I particularly feel that there are probably a lot of people who grew up Christians, were raised that way, and then abandoned it when they became adults, and who continue to reject Christianity because they associate their childhood experience with Christianity. But there are many forms of Christianity, many ways of worshipping God, etc.

> "We talked about his plans: how and why he wants to do it, the approach he plans to take, and the mountain of research he`s winnowing, in order to get to the harvest of an exciting, moving, and - yes - entertaining work of art," Thompson continued. "It`ll also be a work of love. I know this, because Frank only puts his efforts into what he loves."

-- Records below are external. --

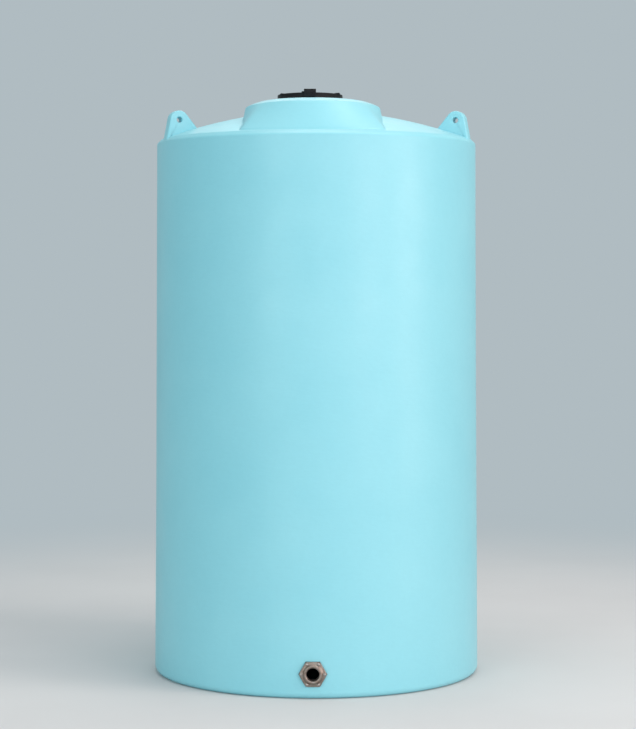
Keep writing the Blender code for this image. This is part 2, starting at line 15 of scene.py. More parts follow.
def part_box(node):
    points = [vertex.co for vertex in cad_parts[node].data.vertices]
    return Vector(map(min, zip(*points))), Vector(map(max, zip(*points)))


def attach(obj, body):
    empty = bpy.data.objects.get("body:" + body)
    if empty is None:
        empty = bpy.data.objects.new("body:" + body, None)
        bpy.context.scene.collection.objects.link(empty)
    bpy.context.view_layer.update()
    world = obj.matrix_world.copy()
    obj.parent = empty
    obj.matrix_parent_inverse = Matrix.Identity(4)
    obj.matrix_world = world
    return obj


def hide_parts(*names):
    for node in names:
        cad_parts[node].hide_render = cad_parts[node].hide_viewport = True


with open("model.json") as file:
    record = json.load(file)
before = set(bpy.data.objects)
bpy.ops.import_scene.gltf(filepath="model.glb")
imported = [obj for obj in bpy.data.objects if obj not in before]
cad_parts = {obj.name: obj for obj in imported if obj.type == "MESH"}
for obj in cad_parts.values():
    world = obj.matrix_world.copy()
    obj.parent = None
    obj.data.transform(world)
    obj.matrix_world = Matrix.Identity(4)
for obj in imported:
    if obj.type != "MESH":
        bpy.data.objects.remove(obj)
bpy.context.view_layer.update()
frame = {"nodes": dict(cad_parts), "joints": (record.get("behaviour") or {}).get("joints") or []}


def reach(node):
    """Largest distance of a solid from the tank's axis."""
    return max(math.hypot(v.co.x, v.co.y) for v in frame["nodes"][node].data.vertices)


def centre(node):
    low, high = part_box(node)
    return (low + high) / 2


# Body, read from the solids where they give it
TANK_RADIUS = reach("tank_floor")
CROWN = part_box("tank_roof")[1].z
SKIN = 0.012
WALL_HEAD_RADIUS = 1.1347
WALL_FOOT_RADIUS = 1.1477
WALL_SPREAD_POWER = 1.5
DOME_CONE = 0.029
DOME_BOW = 0.1511
SHOULDER_START = 1.108
SHOULDER_SLOPE = math.radians(45)
SHOULDER_RADIUS = 0.024
SHOULDER_CREASE = 0.035
CHIME_RADIUS = 0.044
BODY_STEPS = 192
BODY_ROUNDING_STEPS = 8
DOME_RINGS = 26
WALL_RINGS = 44
WAVE = 0.0007
WAVE_START = (0.35, 0.5)
WAVE_END = (3.60, 0.4)

# Raised platform: its foot has straight sides, a round back and a front that follows the shoulder, and
# it narrows to a round top
PLATFORM_X = -0.0245
PLATFORM_Y = -0.545
PLATFORM_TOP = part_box("manway_platform")[1].z
PLATFORM_FOOT = 3.763
PLATFORM_HALF_WIDTH = 0.502
PLATFORM_FRONT = 1.103
PLATFORM_TURN_RADIUS = 0.463
PLATFORM_TURN_DROP = 0.044
PLATFORM_FRONT_LIFT = 0.018
PLATFORM_TURN_ROUNDING = 0.013
PLATFORM_RISE_WIDTH = 0.155
PLATFORM_RISE_POWER = 2.1
PLATFORM_CROWN = 0.014
PLATFORM_CROWN_REACH = 0.400
PLATFORM_CROWN_FADE = (2.1, 0.5)
PLATFORM_CORNER_POWER = 36
PLATFORM_STEPS = 360
PLATFORM_SIDE_STEPS = 90
PLATFORM_INSIDE_STEPS = 14
PLATFORM_SEAT = 0.030
PLATFORM_SINK = 0.030
ROOT_SINK = 0.006
FILLET = 0.005
FILLET_GROWTH = 1.5

# Manway: heights are above the platform's top
MANWAY = centre("manway_gasket")
THROAT = 0.196
NECK = 0.206
SPIGOT = 0.2015
RING_FLANGE = 0.236
RECESS = 0.2385
RECESS_LIP = 0.003
RECESS_EDGE = 0.0008
SEAT_DROP = 0.0002
THROAT_GAP = 0.0015
RING_TOP = 0.0105
NECK_TOP = 0.036
SPIGOT_DEPTH = 0.030
THREAD_BEADS = 3
THREAD_START = 0.007
THREAD_PITCH = 0.0075
THREAD_BEAD = 0.0045
THREAD_DEPTH = 0.0025
SCREWS = 16
SCREW_CIRCLE = 0.2225
SCREW_HEAD = ((0, 0.0034), (0.0025, 0.0032), (0.0048, 0.0022), (0.0056, 0.0006), (0.0056, -0.002),
              (0, -0.002))
LID_RADIUS = 0.224
LID_BOTTOM = 0.017
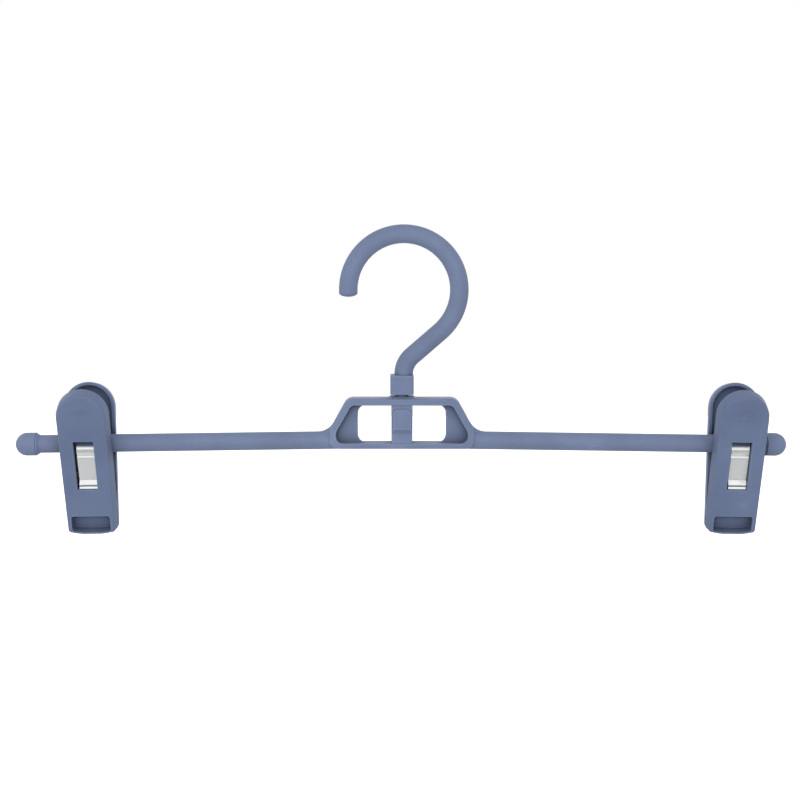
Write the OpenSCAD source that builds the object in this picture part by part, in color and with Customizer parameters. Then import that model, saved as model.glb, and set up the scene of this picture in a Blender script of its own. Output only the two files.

I'd love to know what texts he's looking at in this "mountain of research." I guess the most basic question to ask (and which the Newsarama article doesn't address) is whether Frank Miller's Jesus is faithful to the Gospels (as Chester Brown's Jesus was, in Yummy Fur) or whether it views the Gospels as unreliable and prefers to portray Jesus as simply a traveling philosopher who performed no miracles, etc. (Incidentally, see my [journal entry] where I posted recently about how Muslims share the Christian belief that Jesus performed miracles and was born from a virgin named Mary.) Or perhaps it will tell the story from different sides, so that to skeptical people Jesus is shown as just another man, while to his disciples he is shown as walking on water, etc.

> And while this project is certainly sure to spark controversy in some circles, according to a spokesperson for the publisher, "This is going to be a respectful, history-inspired look at the life of Jesus, neither irreverent nor reverent in tone."

Hmmmm, sounds like he's been reading modern books about the "historical Jesus." As I said above, modern academic theories about Jesus presume from the start that Jesus couldn't have been what the Gospels say he was. Why rely on them more than the testimony in the Gospels, which has stood the test of time and was closer to the event it describes?